Manhattan Theatre Club
NY City Center Stage I
West 55th Street, Btw. 6th and 7th Avenues

Artistic Director, Lynne Meadow
Executive Producer, Barry Grove

Blythe Danner, Zoe Levin, Ali Marsh
Sarah Jessica Parker, Michael Stahl-David, Nilaja Sun

Scenic Design: Santo Loquasto
Costume Design: Tom Broecker
Lighting Design: Jason Lyons
Sound Design: Jill BC Du Boff
Fight Direction: Thomas Schall
Production Stage Manager: Diane DiVita
Casting: Caparelliotis Casting
& Kelly Gillespie
General Manager: Florie Seery
Press: Boneau/Bryan-Brown
Artistic Producer: Mandy Greenfield
Director of Artistic Development: Jerry Patch
Director of Marketing: Debra Waxman-Pilla
Director of Development: Lynne Randall
Production Manager: Joshua Helman
Artistic Line Producer: Lisa McNulty
Director of Casting: Nancy Piccione
General Manager, The Commons of Pensacola:
Lindsey Sag

Dr. Roberta E. Zlokower
January 3, 2014

Full disclosure, I binge-watched, years ago, every episode of Sarah Jessica Parker’s “Sex and the City”, plus the films, and loved them. But that was television and the movies, and tonight was live theater. As Becca, Ms. Parker was type cast as a young woman with a cheating boyfriend, and that was literally one of the most dramatic moments of this sitcom-ish play. Amanda Peet made her debut as playwright here, having starred in theater, movies, and television. The Commons of Pensacola, named for an inexpensive, Florida condo community, might actually make a great sitcom series, but, even in its intermission-less, one-act format, it was achingly slow-moving.

Becca’s mother, Judith (Blythe Danner), has been forced to give up most of her property and funds, as her husband was jailed for scamming investor clients, while he and his wife lived well. Judith’s other daughter, Ali (Ali Marsh), estranged herself from the family to preserve her reputation. Ali’s teen daughter, Lizzy (Zoe Levin), surreptitiously arrives at the Commons for Thanksgiving (that oft-dreaded, annual family saga), to bond with her relatives. Also present for the event is Gabe (Michael Stahl-David), Becca’s boyfriend, who’s planning a docudrama series about Judith’s financial fall. The final character in this ensemble is Lorena (Nilaja Sun), Judith’s maid, a comic delight. If it were not for the incessant, inappropriate humor of bodily defects, and the sometime, sing-song-y delivery of dialogue, the play may have been more engrossing. As it happened, the production was entertaining, but, again, on a level of shallow, sarcastic humor. It milked the theme of getting old and losing the trappings of financial ease. One poignant moment occurred in a monologue of Becca’s true lifestyle, but Judith’s neediness overwhelmed the effect.

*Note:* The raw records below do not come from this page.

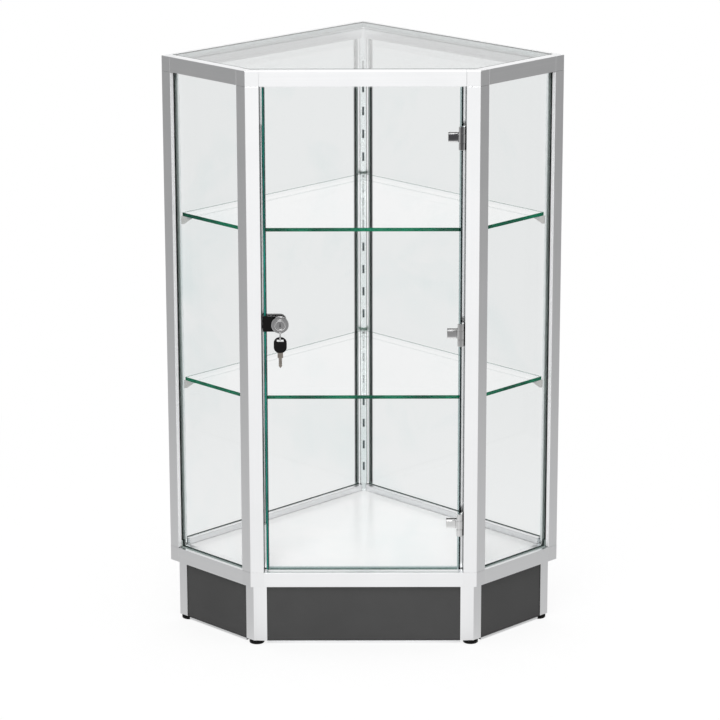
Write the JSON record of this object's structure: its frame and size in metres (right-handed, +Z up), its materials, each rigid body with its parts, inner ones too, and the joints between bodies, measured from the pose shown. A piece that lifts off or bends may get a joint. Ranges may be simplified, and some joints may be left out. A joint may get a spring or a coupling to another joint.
{
  "type": "corner display cabinet",
  "caption": "Five-sided corner display cabinet: aluminium frame, glass walls and top, glass shelves on slotted standards, a hinged glass door with a key lock, and a panelled kick base.",
  "frame": {"origin": "on the floor, under the middle of the bounding box", "axes": "+Z up; the door faces -Y; the 90 degree back corner points to +Y; +X to the right as seen from the front"},
  "size_m": [0.6506, 0.475, 0.965],
  "materials": {
    "anodised_aluminium": "satin silver anodised extrusion",
    "cast_aluminium": "satin silver corner castings",
    "clear_glass": "clear toughened float glass",
    "top_glass": "clear toughened float glass, flush in the top frame",
    "shelf_glass": "clear toughened float glass with polished green edges",
    "black_gasket": "black PVC glazing gasket",
    "clear_pad": "translucent soft pads",
    "white_board": "white melamine-faced board",
    "grey_laminate": "dark grey melamine-faced board, matt",
    "black_plastic": "black moulded nylon",
    "slotted_steel": "bright anodised slotted standard",
    "bracket_steel": "bright zinc-plated pressed steel",
    "chrome": "polished chrome",
    "zinc_steel": "bright zinc-plated steel",
    "black_enamel": "black enamelled die casting, semi-gloss",
    "key_plastic": "black moulded key head",
    "nickel_steel": "nickel-plated key blank"
  },
  "bodies": {
    "cabinet": {"back_post": "anodised_aluminium", "bottom_corner_blocks": "cast_aluminium", "bottom_rail_back_left": "anodised_aluminium", "bottom_rail_back_right": "anodised_aluminium", "bottom_rail_front": "anodised_aluminium", "bottom_rail_left": "anodised_aluminium", "bottom_rail_right": "anodised_aluminium", "deck": "white_board", "foot_plugs": "black_plastic", "front_left_post": "anodised_aluminium", "front_right_post": "anodised_aluminium", "glass_back_left": "clear_glass", "glass_back_right": "clear_glass", "glass_left": "clear_glass", "glass_right": "clear_glass", "glazing_beads": "anodised_aluminium", "glazing_gaskets": "black_gasket", "hinge_leaves": "chrome", "hinge_pins": "zinc_steel", "kick_panel_back_left": "grey_laminate", "kick_panel_back_right": "grey_laminate", "kick_panel_front": "grey_laminate", "kick_panel_left": "grey_laminate", "kick_panel_right": "grey_laminate", "kick_posts": "anodised_aluminium", "kick_trims": "anodised_aluminium", "left_post": "anodised_aluminium", "lower_bracket_pads": "clear_pad", "lower_brackets": "bracket_steel", "post_screws": "zinc_steel", "right_post": "anodised_aluminium", "shelf_standards": "slotted_steel", "top_corner_blocks": "cast_aluminium", "top_glass": "top_glass", "top_glass_seal": "clear_pad", "top_rail_back_left": "anodised_aluminium", "top_rail_back_right": "anodised_aluminium", "top_rail_front": "anodised_aluminium", "top_rail_left": "anodised_aluminium", "top_rail_right": "anodised_aluminium", "upper_bracket_pads": "clear_pad", "upper_brackets": "bracket_steel"},
    "door": {"door_glass": "clear_glass", "hinge_clips": "chrome", "clip_pads": "black_gasket", "clip_screws": "zinc_steel", "lock_case": "black_enamel", "lock_collar": "chrome"},
    "lock_plug": {"lock_plug": "chrome"},
    "lock_bolt": {"lock_bolt": "zinc_steel"},
    "key_ring": {"key_ring": "chrome"},
    "key": {"key_head": "key_plastic", "key_blade": "nickel_steel"},
    "lower_shelf": {"lower_shelf": "shelf_glass"},
    "upper_shelf": {"upper_shelf": "shelf_glass"},
    "leveller_front_left": {"leveller_front_left": "black_plastic"},
    "leveller_front_right": {"leveller_front_right": "black_plastic"},
    "leveller_right": {"leveller_right": "black_plastic"},
    "leveller_back": {"leveller_back": "black_plastic"},
    "leveller_left": {"leveller_left": "black_plastic"}
  },
  "joints": [
    {"name": "door_hinge", "type": "hinge", "parent": "cabinet", "child": "door", "pos_m": [0.15697, -0.22628, 0.5345], "axis": [0, 0, 1], "range_deg": [0, 105]},
    {"name": "lock_turn", "type": "hinge", "parent": "door", "child": "lock_plug", "pos_m": [-0.13347, -0.23008, 0.552], "axis": [0, -1, 0], "range_deg": [0, 90]},
    {"name": "bolt_slide", "type": "slide", "parent": "door", "child": "lock_bolt", "axis": [-1, 0, 0], "range_m": [0, 0.006]},
    {"name": "ring_swing", "type": "hinge", "parent": "door", "child": "key_ring", "pos_m": [-0.13347, -0.23008, 0.5406], "axis": [0, 1, 0], "range_deg": [-40, 40]},
    {"name": "key_swing", "type": "hinge", "parent": "key_ring", "child": "key", "pos_m": [-0.13347, -0.23008, 0.5268], "axis": [0, 1, 0], "range_deg": [-40, 40]},
    {"name": "lower_shelf_lift", "type": "slide", "parent": "cabinet", "child": "lower_shelf", "axis": [0, 0, 1], "range_m": [0, 0.04]},
    {"name": "upper_shelf_lift", "type": "slide", "parent": "cabinet", "child": "upper_shelf", "axis": [0, 0, 1], "range_m": [0, 0.04]},
    {"name": "leveller_front_left_screw", "type": "slide", "parent": "cabinet", "child": "leveller_front_left", "axis": [0, 0, -1], "range_m": [0, 0.012]},
    {"name": "leveller_front_right_screw", "type": "slide", "parent": "cabinet", "child": "leveller_front_right", "axis": [0, 0, -1], "range_m": [0, 0.012]},
    {"name": "leveller_right_screw", "type": "slide", "parent": "cabinet", "child": "leveller_right", "axis": [0, 0, -1], "range_m": [0, 0.012]},
    {"name": "leveller_back_screw", "type": "slide", "parent": "cabinet", "child": "leveller_back", "axis": [0, 0, -1], "range_m": [0, 0.012]},
    {"name": "leveller_left_screw", "type": "slide", "parent": "cabinet", "child": "leveller_left", "axis": [0, 0, -1], "range_m": [0, 0.012]}
  ],
  "couplings": [
    {"joint": "lock_turn", "follows": "bolt_slide", "rad_per_m": 261.79}
  ]
}
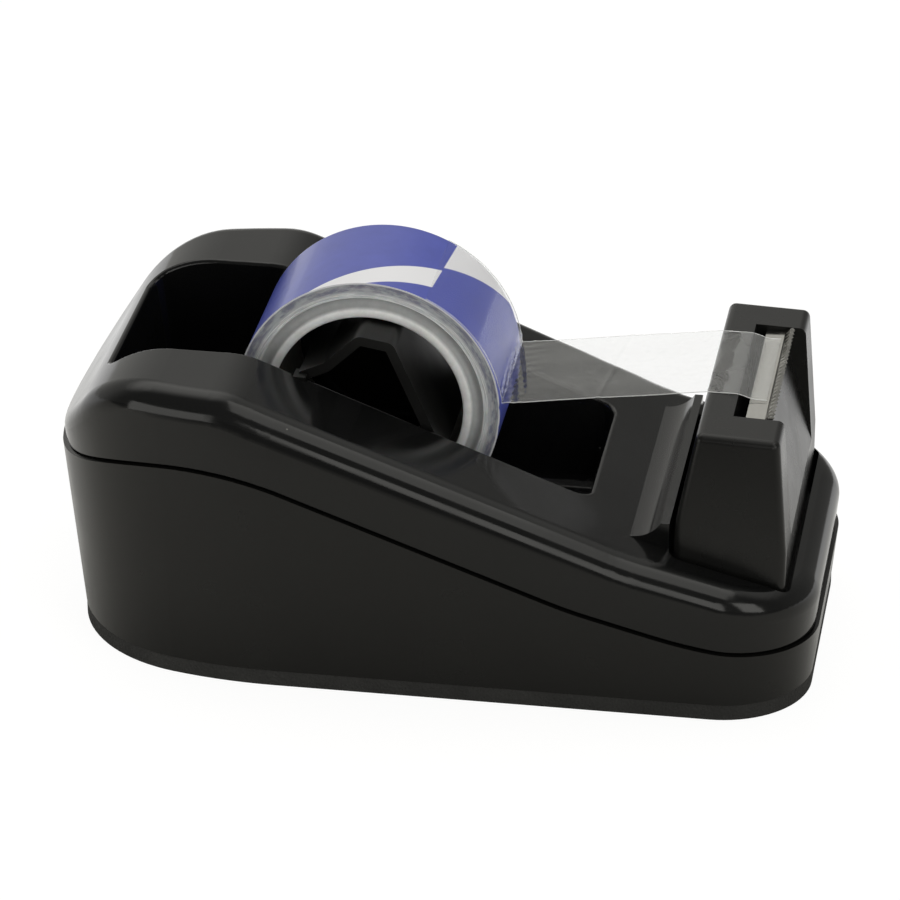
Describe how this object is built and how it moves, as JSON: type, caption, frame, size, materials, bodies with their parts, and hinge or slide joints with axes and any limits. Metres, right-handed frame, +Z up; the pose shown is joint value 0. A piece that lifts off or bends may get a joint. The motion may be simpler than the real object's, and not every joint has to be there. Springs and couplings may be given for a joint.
{
  "type": "tape dispenser",
  "caption": "Weighted black desktop tape dispenser: sloping two-shell housing, tape roll on a lift-out saddle, clear strip drawn to a toothed cutter tower.",
  "frame": {"origin": "middle of the bounding box in plan, on the surface that the dispenser stands on (underside of the foam pad)", "axes": "+X along the length towards the cutter, +Y across the width, +Z up"},
  "size_m": [0.1036, 0.0582, 0.0512],
  "materials": {
    "cover_plastic": "black injection-moulded plastic, semi-gloss",
    "base_plastic": "black injection-moulded plastic, satin",
    "pad_foam": "black closed-cell foam sheet, matte",
    "cast_weight": "plain cast iron, unpainted",
    "tower_plastic": "black injection-moulded plastic, satin",
    "blade_steel": "bright stainless strip with stamped teeth",
    "saddle_plastic": "black injection-moulded plastic, satin",
    "core_plastic": "pale grey moulded plastic",
    "wound_film": "edge of many turns of clear film, pale and slightly milky",
    "printed_film": "film printed with plain blue and white blocks",
    "clear_film": "clear adhesive film, glossy",
    "screw_steel": "zinc-plated steel"
  },
  "bodies": {
    "housing": {"top_cover": "cover_plastic", "lower_shell": "base_plastic", "non_slip_pad": "pad_foam", "ballast_weight": "cast_weight", "cutter_tower": "tower_plastic", "cutter_blade": "blade_steel", "housing_screws": "screw_steel", "tower_screws": "screw_steel"},
    "saddle": {"roll_saddle": "saddle_plastic", "tape_strip": "clear_film"},
    "roll": {"tape_core": "core_plastic", "tape_winding": "wound_film", "label_sleeve": "printed_film"}
  },
  "joints": [
    {"name": "saddle_lift", "type": "slide", "parent": "housing", "child": "saddle", "axis": [0, 0, 1], "range_m": [0, 0.045]},
    {"name": "roll_spin", "type": "hinge", "parent": "saddle", "child": "roll", "pos_m": [-0.0095, 0.00155, 0.0335], "axis": [0, 1, 0], "continuous": true}
  ]
}
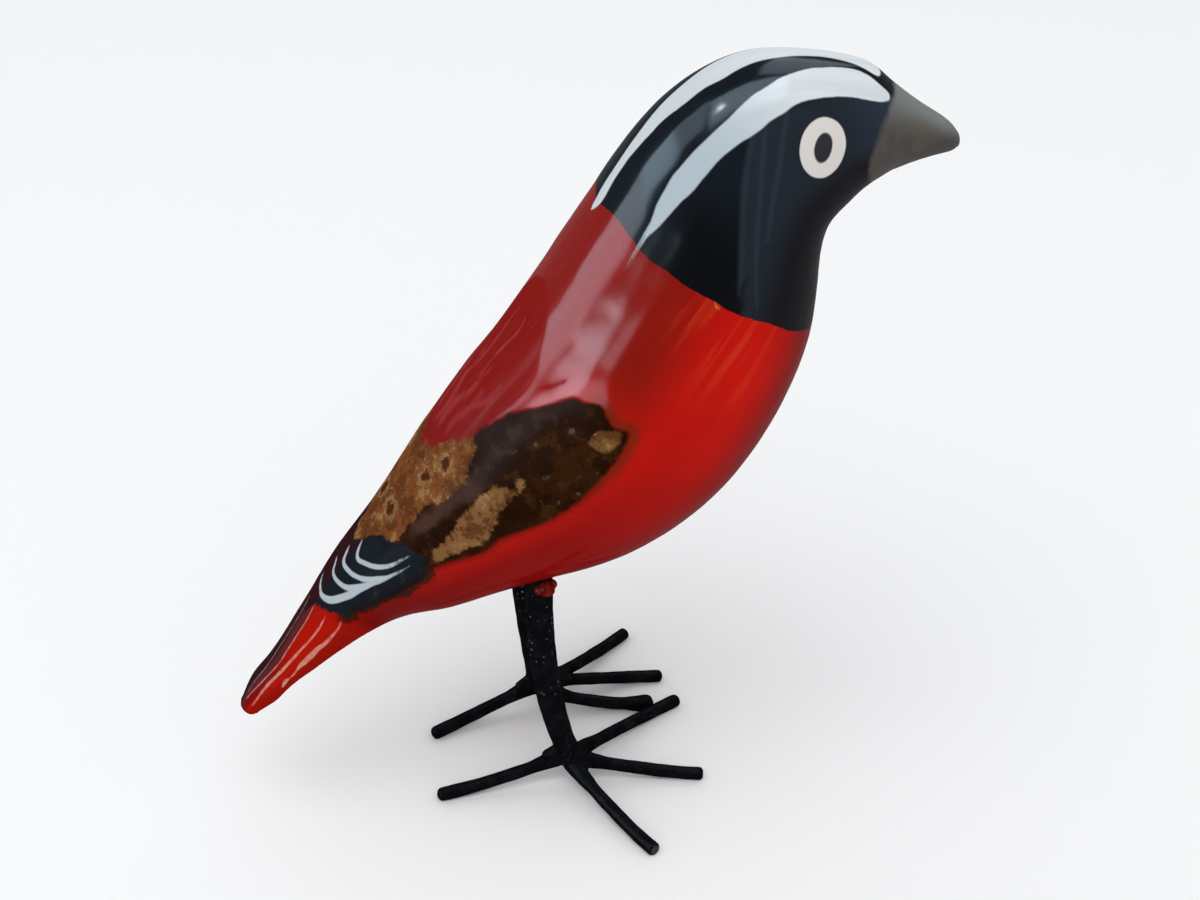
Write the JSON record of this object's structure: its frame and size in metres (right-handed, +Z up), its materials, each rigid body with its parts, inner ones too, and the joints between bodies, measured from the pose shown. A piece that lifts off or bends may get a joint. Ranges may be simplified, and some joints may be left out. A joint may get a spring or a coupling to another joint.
{
  "type": "wooden bird figurine",
  "caption": "Carved wooden songbird ornament with a raised head and a short beak, standing on slim wire legs with splayed toes, hand painted and lacquered.",
  "frame": {"origin": "on the floor, at the middle of the rectangle that the bird covers seen from above", "axes": "+X forward, from the tail towards the beak; +Y towards the bird's left; +Z up. The bird's own plane of symmetry lies at y = +2.80 mm, because the right outer toe reaches further out than any toe of the left foot"},
  "size_m": [0.1104, 0.0534, 0.1196],
  "materials": {
    "lacquered_wood": "carved wood, hand painted in red, navy, brown and white, under a thick gloss lacquer",
    "black_enamel": "thick black enamel over wire, satin with small specks"
  },
  "bodies": {
    "root": {"body": "lacquered_wood", "right_leg": "black_enamel", "left_leg": "black_enamel"}
  },
  "joints": []
}
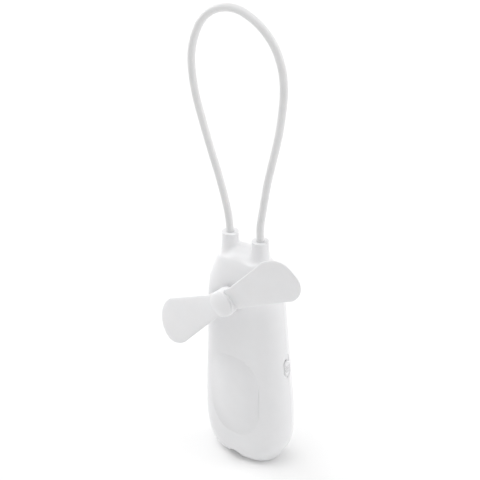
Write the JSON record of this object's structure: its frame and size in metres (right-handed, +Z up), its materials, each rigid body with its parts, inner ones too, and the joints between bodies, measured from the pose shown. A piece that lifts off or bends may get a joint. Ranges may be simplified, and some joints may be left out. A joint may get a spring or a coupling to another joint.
{
  "type": "portable fan",
  "caption": "White pocket fan: oval upright grip with flat base, soft paddle blades on a front hub, side slide switch, rear battery door and a tall lanyard loop.",
  "frame": {"origin": "on the flat base under the middle of the grip, on the front shell just in front of the parting line", "axes": "+Z up along the grip, +X to the side with the slide switch, -Y out of the front, where the rotor is"},
  "size_m": [0.0754, 0.0311, 0.2076],
  "materials": {
    "housing": "white moulded plastic, satin gloss",
    "tray": "plain moulded plastic",
    "cell": "plain printed sleeve over a metal can",
    "steel": "nickel or zinc plated",
    "brass": "plain brass",
    "rotor": "white moulded plastic, satin gloss",
    "blade": "soft white blade with round edges, satin",
    "knob": "light grey moulded plastic",
    "black_plastic": "black moulded plastic",
    "phenolic": "brown insulating board",
    "cord": "round pale grey woven cord",
    "wire": "insulated wire"
  },
  "bodies": {
    "housing": {"front_shell": "housing", "rear_shell": "housing", "battery_tray": "tray", "cell_left": "cell", "cell_right": "cell", "contact_bridge": "steel", "contact_positive": "steel", "contact_negative": "steel", "spring_left": "steel", "spring_right": "steel", "motor_can": "steel", "motor_end_cap": "black_plastic", "motor_bush": "brass", "terminal_left": "brass", "terminal_right": "brass", "switch_frame": "steel", "switch_base": "phenolic", "screw_left": "steel", "screw_right": "steel", "screw_top": "steel", "ferrule_left": "brass", "ferrule_right": "brass", "lanyard_cord": "cord", "wire_supply": "wire", "wire_switched": "wire", "wire_return": "wire"},
    "rotor": {"motor_shaft": "steel", "rotor_hub": "rotor", "spinner_cap": "rotor", "blade_right": "blade", "blade_left": "blade"},
    "slider": {"switch_knob": "knob", "switch_lever": "black_plastic"},
    "door": {"battery_door": "housing"}
  },
  "joints": [
    {"name": "rotor_spin", "type": "hinge", "parent": "housing", "child": "rotor", "pos_m": [0, -0.011, 0.085], "axis": [0, -1, 0], "continuous": true},
    {"name": "switch_slide", "type": "slide", "parent": "housing", "child": "slider", "axis": [0, 0, 1], "range_m": [0, 0.003]},
    {"name": "door_pull", "type": "slide", "parent": "housing", "child": "door", "axis": [0, 1, 0], "range_m": [0, 0.012]}
  ]
}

Lynne Meadow is a master director. She was able to create some suspense within private moments between Gabe and Lizzy and within a refrigerator search. But, within the play, the characters were not likeable. They did not evoke empathy. Santo Loquasto is also a master stage designer, and he created just enough shabbiness and frailty to the Florida apartment to lend nuance in its lack of glamor. With the familial diatribes and coarseness, glamor would have just enhanced the sense of nouveaux riche. They had bought the luxuries of class when they had stolen money to spend. Now they had just each other. Jason Lyons’ lighting shifted with time of day, and Tom Broecker’s costumes were appropriately every-day. Jill BC Du Boff’s sound kept dialogue crisp, and Thomas Schall taught the actors to actually fight. I look forward to Manhattan Theatre Club’s next production.